A review by Brad Keister, former Deputy Division Director of the Physics Division for the National Science Foundation.

Edgar Villanueva was born in North Carolina, is part Native American, and came of age when society was beginning to grapple with systemic issues of ethnic and racial injustices.  He ended up working in the nonprofit world, where he encountered a deep-seated view of the world that, in his view, would simply perpetuate the very problems that nonprofit institutions see themselves working to eradicate. Now a sought-after speaker, Villanueva lays out his perspective in this book.

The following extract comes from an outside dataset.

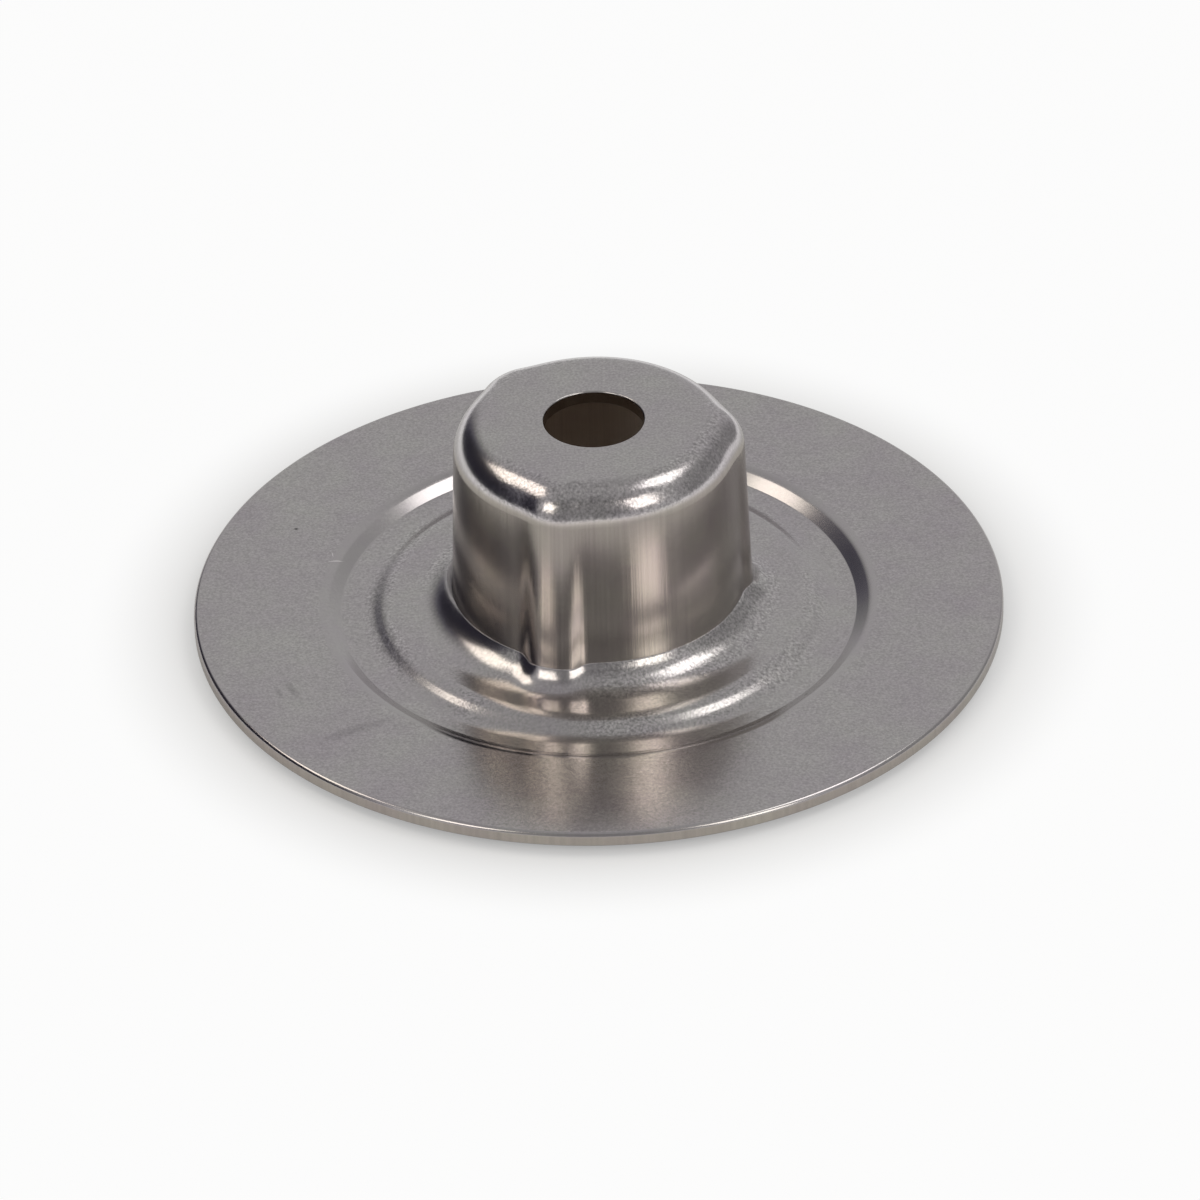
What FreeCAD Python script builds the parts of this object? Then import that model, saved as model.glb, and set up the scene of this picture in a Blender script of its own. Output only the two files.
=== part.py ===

Villanueva argues that injustice is a structural phenomenon that is maintained by institutions of power that are set up precisely in a way that perpetuates the structures of injustice. These structures provide the rules by which everyone is expected to play. The result is that only on rare occasions does someone in a long-oppressed group succeed in our society while playing by those rules.  Nevertheless, our institutions hold up these unusual individuals as role models that ‘prove’ that our system is working and accessible to all.

In Villanueva’s view, long-lasting societal change will occur only when those controlling these institutions are willing to give up exclusive power, and share it with members of minority groups.  Standard models of philanthropy are not enough. In particular, he notes that the idea of altruism already has a power structure built into it: the haves giving to the have-nots, and always on the terms of the haves.

Power sharing (as well as sharing of wealth and other resources) promises to be quite difficult for all parties concerned. But on the basis of his Native American heritage, Villanueva writes that the way forward involves partnership rather than simply ceding power. There is clearly compassion in this book, but the deep, critical problems are laid out starkly at their roots.